所有要素とは、人が所有しているもので、自分の身元証明に使用できるものです。所有要素には、デジタル・ソフトウェア・トークンと物理ハードウェア・トークンの両方が含まれます。
今日、より一般的になっているソフトウェア・トークンは、ユーザーが所有するデバイス(通常はスマートフォンやその他のモバイル・デバイス)に保管されているか、そのデバイスによって生成されるデジタル・セキュリティー・キーです。ソフトウェア・トークンの場合、ユーザーのデバイスが所有要素として機能します。MFAシステムは、正当なユーザーのみがデバイスとその情報にアクセスできることを前提としています。

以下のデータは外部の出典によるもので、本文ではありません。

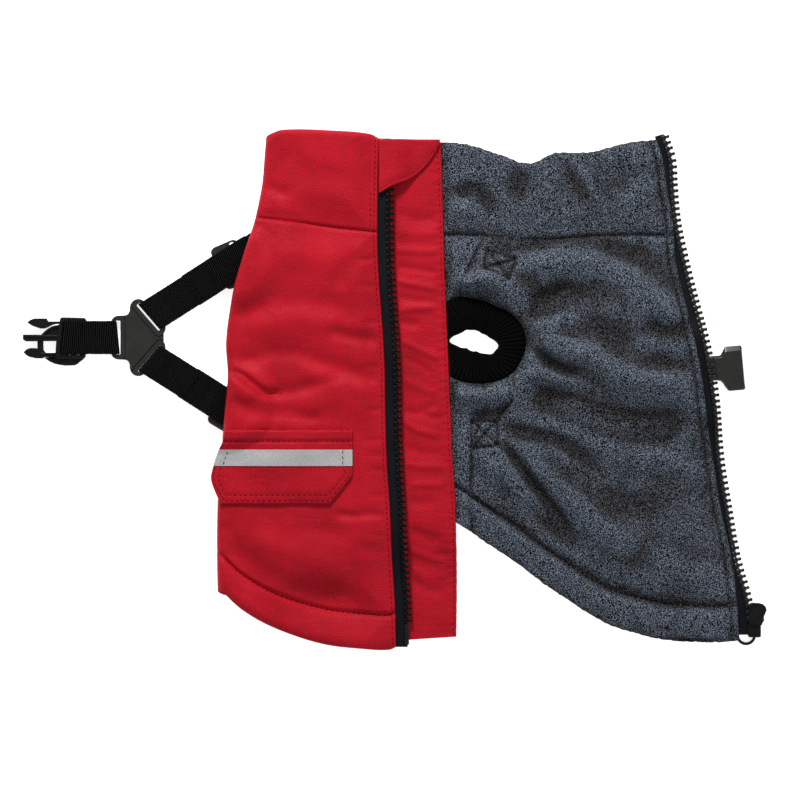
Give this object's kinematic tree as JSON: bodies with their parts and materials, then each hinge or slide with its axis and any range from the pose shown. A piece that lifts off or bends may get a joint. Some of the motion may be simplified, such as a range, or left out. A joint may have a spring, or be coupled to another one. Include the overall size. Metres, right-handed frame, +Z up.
{
  "type": "dog winter coat",
  "caption": "Quilted dog winter coat with fleece lining, ribbed leg holes, centre zip, storm flap, flap pocket and a built-in webbing harness, unzipped and laid flat with one half folded over.",
  "frame": {"origin": "middle of the laid out coat's box, on the surface that it lies on", "axes": "+X across the coat, from the male buckle to the zip slider; +Y along the dog's back towards the collar; +Z up from the surface"},
  "size_m": [0.4461, 0.3119, 0.0193],
  "materials": {
    "red_shell": "matt brushed polyester, lightly padded",
    "grey_fleece": "napped fleece",
    "rib_knit": "ribbed knit",
    "black_webbing": "woven polyester webbing",
    "black_plastic": "moulded acetal, satin",
    "zip_teeth": "moulded plastic, semi-gloss",
    "zip_tape": "woven tape",
    "silver_reflective": "grey retroreflective tape"
  },
  "bodies": {
    "coat": {"shell_side_right": "red_shell", "shell_belly": "red_shell", "shell_side_left": "red_shell", "collar_shell": "red_shell", "lining_side_right": "grey_fleece", "lining_belly": "grey_fleece", "lining_side_left": "grey_fleece", "collar_lining": "grey_fleece", "cuff_right": "rib_knit", "cuff_left": "rib_knit", "zip_tape_right": "zip_tape", "zip_tape_left": "zip_tape", "zip_chain_right": "zip_teeth", "zip_chain_left": "zip_teeth", "zip_slider": "zip_teeth", "zip_box": "zip_teeth", "zip_pin": "zip_teeth", "storm_flap": "red_shell", "zip_garage": "red_shell", "pocket_flap": "red_shell", "reflective_tape": "silver_reflective", "yoke_left": "black_plastic", "yoke_right": "black_plastic", "glide_upper": "black_plastic", "glide_lower": "black_plastic", "buckle_male": "black_plastic", "buckle_female": "black_plastic", "strap_upper_left": "black_webbing", "strap_lower_left": "black_webbing", "strap_upper_right": "black_webbing", "strap_lower_right": "black_webbing", "strap_buckle_left": "black_webbing", "strap_buckle_right": "black_webbing"},
    "zip_pull": {"zip_pull": "zip_teeth"}
  },
  "joints": [
    {"name": "zip_pull_swing", "type": "hinge", "parent": "coat", "child": "zip_pull", "pos_m": [0.2187, -0.1352, 0.00235], "axis": [1, 0, 0], "range_deg": [0, 150]}
  ]
}
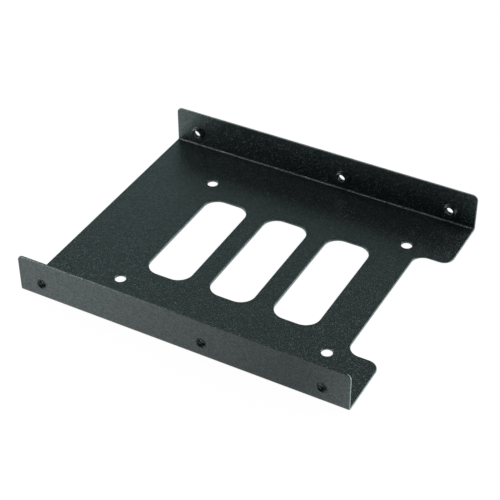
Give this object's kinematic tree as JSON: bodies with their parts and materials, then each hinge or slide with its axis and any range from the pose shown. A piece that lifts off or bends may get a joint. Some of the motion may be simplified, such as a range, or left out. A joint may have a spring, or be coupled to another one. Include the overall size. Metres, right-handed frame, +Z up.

ソフトウェア・セキュリティー・トークンには、ユーザーを自動的に認証するデジタル証明書から、ユーザーがログオンするたびに変更されるワンタイム・パスワード(OTP)まで、さまざまな形式があります。
MFAソリューションの中には、SMS、Eメール、または電話でユーザーの電話にOTPを送信するものがあります。他のMFA実装では、認証アプリ(時間ベースのワンタイム・パスワード(TOTP)を継続的に生成する特殊なモバイル・アプリケーション)を使用します。多くのTOTPの有効期限は30~60秒であるため、時間切れでパスワードが使えなくなる前に盗んだり使ったりすることは困難です。
一部の認証アプリは、TOTPではなくプッシュ通知を使用します。ユーザーがアカウントにログインしようとすると、アプリはユーザーのデバイスのiOSまたはAndroidオペレーティング・システムに直接プッシュ通知を送信します。ユーザーは、通知をタップしてログインの試行を確認する必要があります。
一般的な認証アプリには、Google Authenticator、Microsoft Authenticator、LastPass Authenticatorなどがあります。
他の認証システムは、物理トークンとして機能する専用のハードウェアを使用します。一部の物理トークンはコンピューターのUSBポートに差し込み、認証情報をアプリやサイトに自動的に送信します。その他のハードウェア・トークンは、オンデマンドでOTPを生成する自己完結型のデバイスです。
ハードウェア・トークンには、物理的なロックを開く方法や、ユーザーがカード・リーダーにスワイプする必要があるスマート・カードなど、より従来のセキュリティー・キーが含まれる場合もあります。
所持要素の主な利点は、悪意のある攻撃者がユーザーになりすますにはその要素を所有している必要があることです。多くの場合、物理的なスマートフォンやセキュリティー・キーを盗むことになります。さらに、OTPは一定時間が経過すると期限切れになります。ハッカーが盗んだとしても、それが機能する保証はありません。
しかし、所有要素は絶対確実ではありません。物理的なトークンは盗難、紛失、置き忘れられる可能性があります。デジタル証明書はコピーできます。OTPは従来のパスワードよりも盗まれにくいですが、特定の種類のマルウェア、スピア・フィッシングまたは中間者攻撃などの影響を受けやすいという欠点があります。
ハッカーは、より高度な手段を使用することもできます。SIMクローニング詐欺では、攻撃者は被害者のスマートフォンのSIMカードの機能的な複製を作成し、ユーザーの電話番号に送信されたパスコードを傍受できるようにします。
MFA疲労攻撃は、プッシュ通知を使用するMFAシステムを利用します。ハッカーは、被害者が誤って不正な通知を確認することを期待して、ユーザーのデバイスにそのような通知を大量に送信し、ハッカーが被害者のアカウントに侵入できるようにします。